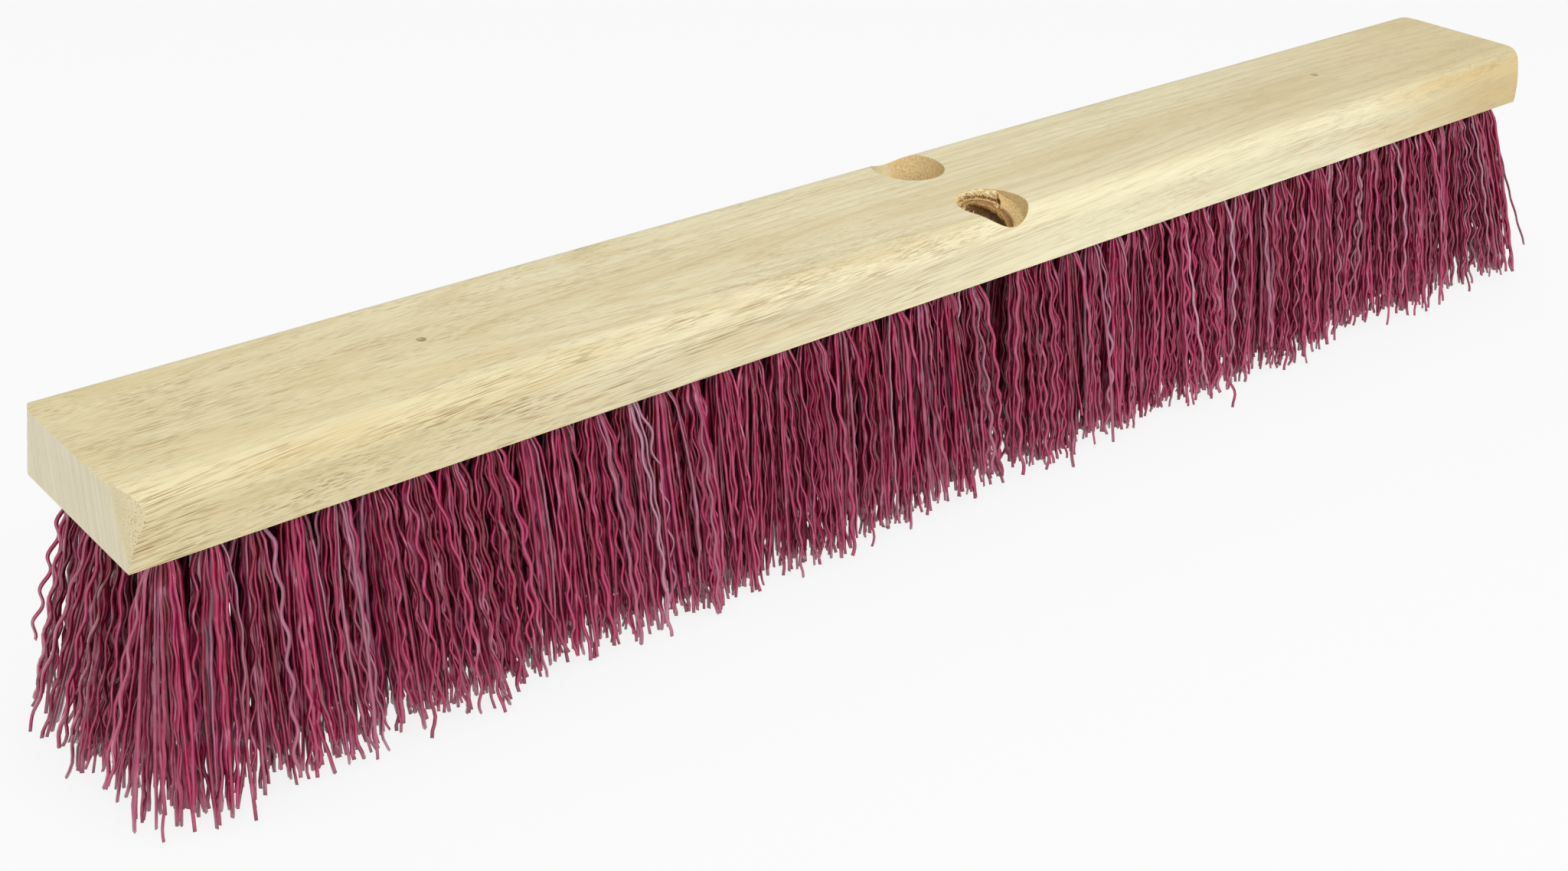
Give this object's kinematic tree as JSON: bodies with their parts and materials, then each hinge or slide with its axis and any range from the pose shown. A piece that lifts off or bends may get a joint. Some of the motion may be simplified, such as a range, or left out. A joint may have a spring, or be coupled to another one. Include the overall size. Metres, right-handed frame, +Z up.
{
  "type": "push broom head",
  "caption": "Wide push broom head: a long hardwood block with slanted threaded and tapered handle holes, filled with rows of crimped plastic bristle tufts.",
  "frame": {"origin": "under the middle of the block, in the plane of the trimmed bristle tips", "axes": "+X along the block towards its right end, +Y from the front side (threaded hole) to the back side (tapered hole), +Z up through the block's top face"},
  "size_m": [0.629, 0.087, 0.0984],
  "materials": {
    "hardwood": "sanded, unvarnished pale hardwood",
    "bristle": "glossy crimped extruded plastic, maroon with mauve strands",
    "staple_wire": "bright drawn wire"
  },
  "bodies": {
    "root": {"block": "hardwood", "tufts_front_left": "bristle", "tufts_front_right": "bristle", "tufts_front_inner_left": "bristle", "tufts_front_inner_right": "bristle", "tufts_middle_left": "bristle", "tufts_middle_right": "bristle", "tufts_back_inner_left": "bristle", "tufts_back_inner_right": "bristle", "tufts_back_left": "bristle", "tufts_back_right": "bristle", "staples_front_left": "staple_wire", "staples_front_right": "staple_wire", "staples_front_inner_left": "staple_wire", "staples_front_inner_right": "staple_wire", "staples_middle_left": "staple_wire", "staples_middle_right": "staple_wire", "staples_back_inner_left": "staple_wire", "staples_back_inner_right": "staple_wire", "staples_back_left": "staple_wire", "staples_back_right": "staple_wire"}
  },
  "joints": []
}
---
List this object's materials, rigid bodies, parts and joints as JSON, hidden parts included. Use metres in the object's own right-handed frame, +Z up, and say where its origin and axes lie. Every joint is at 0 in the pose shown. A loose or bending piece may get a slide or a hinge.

* Exercise: Locate the word "joints" in the records above, and return each line that has it.

* Output below:
  "joints": []
List this object's materials, rigid bodies, parts and joints as JSON, hidden parts included. Use metres in the object's own right-handed frame, +Z up, and say where its origin and axes lie. Every joint is at 0 in the pose shown. A loose or bending piece may get a slide or a hinge.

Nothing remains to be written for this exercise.